**Work required:**
Each line of the material below should be reproduced exactly.

-- begin --

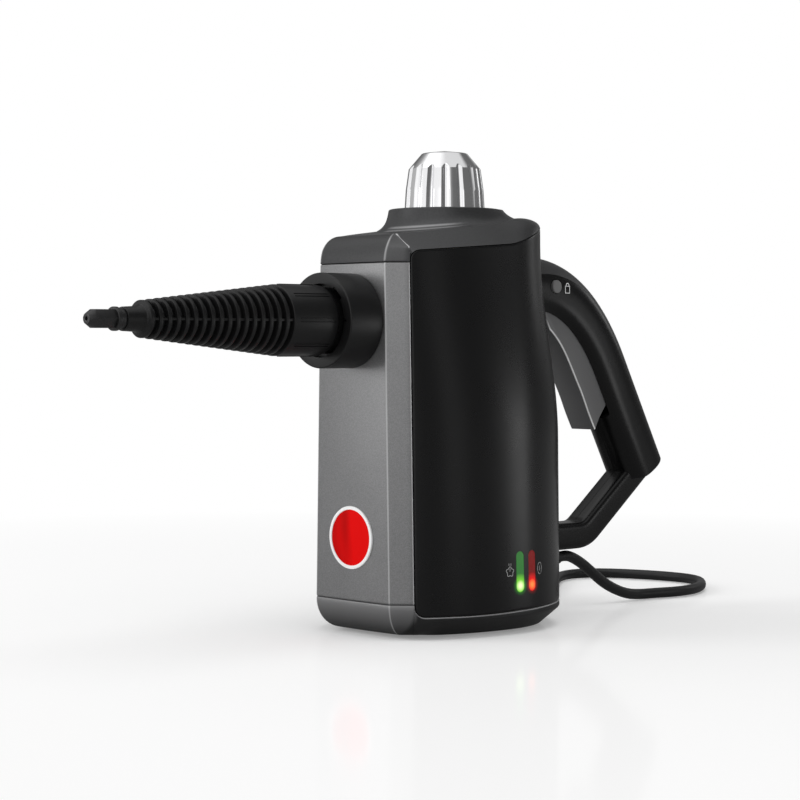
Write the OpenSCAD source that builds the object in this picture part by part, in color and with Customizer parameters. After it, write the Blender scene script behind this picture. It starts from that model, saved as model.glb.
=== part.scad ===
// Handheld pressurised steam cleaner with a twist-on jet nozzle.
// Millimetres, Z up, nozzle toward -Y, width along X, standing on z = 0.

/* [View] */
// Sub-part to draw, or all of them

/* [Body] */
// Greatest width of the body, low down
body_w = 123; // [118:1:128]
// Width of the body at the top
body_top_w = 102; // [99:1:105]
// Reach from the filler axis to the front face
body_front = 73.2; // [71:0.2:77]
// Reach from the filler axis to the rear wall at the foot
body_rear = 72.5; // [71:0.5:75]
// Reach from the filler axis to the rear wall at the top
body_top_rear = 60; // [59:0.5:62]
// Width of the flat front face at its top
face_w = 54; // [50:1:57]
// Width of the flat front face at its foot
face_foot_w = 61.3; // [58:0.5:64]
// Size of the bevel down each front corner
corner = 10; // [8:0.5:11]
// Height of the lower edge of the front cover
cover_low = 19.8; // [18:0.2:22]
// Height of the top edge of the front cover
cover_top = 210.3; // [207:0.1:213]
// Height of the lower edge of the side shells
shell_low = 12.8; // [11:0.2:14]
// Height of the top edge of the side shells at the front
shell_top = 217; // [215:0.5:219]
// Height of the deck on the filler axis
deck_h = 233.8; // [232:0.2:236]
// Slope of the deck, rising to the rear, degrees
deck_slope = 6.45; // [5:0.05:8]
// Thickness of the housing walls
wall = 2.6; // [2.2:0.1:3]
// Gap left along the seams of the housing
seam = 0.3; // [0.2:0.05:0.4]
// Height of the rubber feet
foot_h = 1.2; // [1:0.1:2]
// Diameter of the rubber feet
foot_d = 10; // [8:0.5:12]
// Diameter of the plain badge on the front cover
badge_d = 35; // [28:1:40]

/* [Filler and cap] */
// Height of the collar rim over the deck
collar_rise = 9.7; // [8.7:0.1:10.7]
// Diameter of the collar rim
collar_d = 66.2; // [64:0.2:70]
// Diameter of the cap skirt
cap_d = 48; // [46:0.5:50]
// Height of the crown of the cap over the collar rim
cap_rise = 34.5; // [33:0.5:40]
// Diameter of the cap's screw plug
plug_d = 22; // [18:0.5:24]
// Length of the screw plug in the filler neck
plug_len = 12; // [9:1:15]
// Number of flutes round the cap
flute_count = 16; // [12:1:20]

/* [Nozzle] */
// Height of the nozzle axis
nozzle_z = 178; // [174:1:181]
// Reach from the filler axis to the jet
nozzle_reach = 254.8; // [245:0.2:265]
// Diameter of the nozzle's grip section
nozzle_d = 39.3; // [38:0.1:40]
// Number of ribs along the nozzle cone
rib_count = 18; // [12:1:20]
// Diameter of the bezel that holds the nozzle
bezel_d = 53.5; // [52:0.5:56]
// Depth of the bezel in front of the cover
bezel_len = 24.5; // [23:0.5:26]
// Width across the flats of the jet
jet_af = 9.6; // [8:0.2:11]
// Bore of the jet
jet_bore = 2.3; // [1.5:0.1:3]

/* [Handle] */
// Width of the grip
grip_w = 31; // [29:0.5:33]
// Depth of the grip, front to back
grip_deep = 35.7; // [34:0.1:37]
// Height of the grip's root on the body
grip_z = 200; // [198:0.5:202]
// Lean of the grip from the upright, degrees
grip_lean = 29; // [27:0.5:31]
// Width of the lower arm
arm_w = 19; // [17:0.5:21]
// Depth of the lower arm
arm_deep = 16.9; // [15:0.1:18]
// Run of the grip's root before its bend
grip_root = 41.7; // [40:0.1:43]
// Run from the bend to the straight part
grip_bend = 57.1; // [55:0.1:59]
// Length of the straight part
grip_len = 71.6; // [69:0.1:74]
// Height of the lower arm's root
arm_z = 46; // [45:0.5:49]
// Width of the trigger
trigger_w = 17.2; // [15:0.2:18]
// Diameter of the cross-bolt that locks the trigger
lock_d = 8.5; // [7:0.1:9]

/* [Boiler] */
// Outer diameter of the boiler
boiler_d = 68; // [64:1:70]
// Thickness of the boiler walls
boiler_wall = 3; // [2.5:0.25:3.5]
// Height of the boiler's floor
boiler_low = 42; // [40:1:46]
// Height of the boiler's top
boiler_top = 190; // [187:0.5:190]

/* [Cord] */
// Diameter of the power cord
cord_d = 6.7; // [6:0.1:7]
// Turns of the coil in each of its two layers
coil_turns = 3.75; // [3.25:0.5:3.75]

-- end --

**Problem solution:**
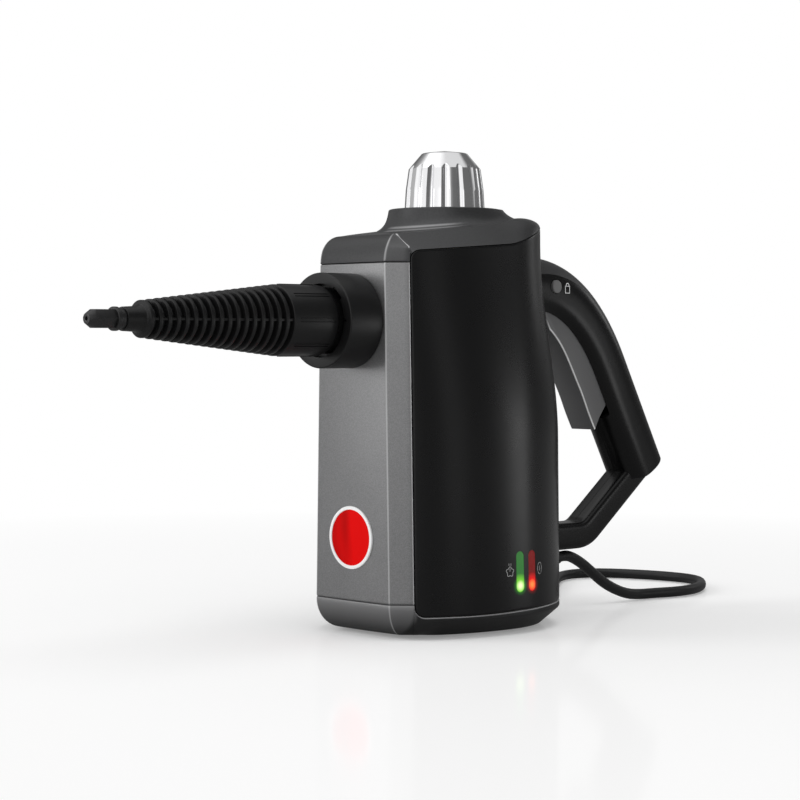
Write the OpenSCAD source that builds the object in this picture part by part, in color and with Customizer parameters. After it, write the Blender scene script behind this picture. It starts from that model, saved as model.glb.
=== part.scad ===
// Handheld pressurised steam cleaner with a twist-on jet nozzle.
// Millimetres, Z up, nozzle toward -Y, width along X, standing on z = 0.

/* [View] */
// Sub-part to draw, or all of them

/* [Body] */
// Greatest width of the body, low down
body_w = 123; // [118:1:128]
// Width of the body at the top
body_top_w = 102; // [99:1:105]
// Reach from the filler axis to the front face
body_front = 73.2; // [71:0.2:77]
// Reach from the filler axis to the rear wall at the foot
body_rear = 72.5; // [71:0.5:75]
// Reach from the filler axis to the rear wall at the top
body_top_rear = 60; // [59:0.5:62]
// Width of the flat front face at its top
face_w = 54; // [50:1:57]
// Width of the flat front face at its foot
face_foot_w = 61.3; // [58:0.5:64]
// Size of the bevel down each front corner
corner = 10; // [8:0.5:11]
// Height of the lower edge of the front cover
cover_low = 19.8; // [18:0.2:22]
// Height of the top edge of the front cover
cover_top = 210.3; // [207:0.1:213]
// Height of the lower edge of the side shells
shell_low = 12.8; // [11:0.2:14]
// Height of the top edge of the side shells at the front
shell_top = 217; // [215:0.5:219]
// Height of the deck on the filler axis
deck_h = 233.8; // [232:0.2:236]
// Slope of the deck, rising to the rear, degrees
deck_slope = 6.45; // [5:0.05:8]
// Thickness of the housing walls
wall = 2.6; // [2.2:0.1:3]
// Gap left along the seams of the housing
seam = 0.3; // [0.2:0.05:0.4]
// Height of the rubber feet
foot_h = 1.2; // [1:0.1:2]
// Diameter of the rubber feet
foot_d = 10; // [8:0.5:12]
// Diameter of the plain badge on the front cover
badge_d = 35; // [28:1:40]

/* [Filler and cap] */
// Height of the collar rim over the deck
collar_rise = 9.7; // [8.7:0.1:10.7]
// Diameter of the collar rim
collar_d = 66.2; // [64:0.2:70]
// Diameter of the cap skirt
cap_d = 48; // [46:0.5:50]
// Height of the crown of the cap over the collar rim
cap_rise = 34.5; // [33:0.5:40]
// Diameter of the cap's screw plug
plug_d = 22; // [18:0.5:24]
// Length of the screw plug in the filler neck
plug_len = 12; // [9:1:15]
// Number of flutes round the cap
flute_count = 16; // [12:1:20]

/* [Nozzle] */
// Height of the nozzle axis
nozzle_z = 178; // [174:1:181]
// Reach from the filler axis to the jet
nozzle_reach = 254.8; // [245:0.2:265]
// Diameter of the nozzle's grip section
nozzle_d = 39.3; // [38:0.1:40]
// Number of ribs along the nozzle cone
rib_count = 18; // [12:1:20]
// Diameter of the bezel that holds the nozzle
bezel_d = 53.5; // [52:0.5:56]
// Depth of the bezel in front of the cover
bezel_len = 24.5; // [23:0.5:26]
// Width across the flats of the jet
jet_af = 9.6; // [8:0.2:11]
// Bore of the jet
jet_bore = 2.3; // [1.5:0.1:3]

/* [Handle] */
// Width of the grip
grip_w = 31; // [29:0.5:33]
// Depth of the grip, front to back
grip_deep = 35.7; // [34:0.1:37]
// Height of the grip's root on the body
grip_z = 200; // [198:0.5:202]
// Lean of the grip from the upright, degrees
grip_lean = 29; // [27:0.5:31]
// Width of the lower arm
arm_w = 19; // [17:0.5:21]
// Depth of the lower arm
arm_deep = 16.9; // [15:0.1:18]
// Run of the grip's root before its bend
grip_root = 41.7; // [40:0.1:43]
// Run from the bend to the straight part
grip_bend = 57.1; // [55:0.1:59]
// Length of the straight part
grip_len = 71.6; // [69:0.1:74]
// Height of the lower arm's root
arm_z = 46; // [45:0.5:49]
// Width of the trigger
trigger_w = 17.2; // [15:0.2:18]
// Diameter of the cross-bolt that locks the trigger
lock_d = 8.5; // [7:0.1:9]

/* [Boiler] */
// Outer diameter of the boiler
boiler_d = 68; // [64:1:70]
// Thickness of the boiler walls
boiler_wall = 3; // [2.5:0.25:3.5]
// Height of the boiler's floor
boiler_low = 42; // [40:1:46]
// Height of the boiler's top
boiler_top = 190; // [187:0.5:190]

/* [Cord] */
// Diameter of the power cord
cord_d = 6.7; // [6:0.1:7]
// Turns of the coil in each of its two layers
coil_turns = 3.75; // [3.25:0.5:3.75]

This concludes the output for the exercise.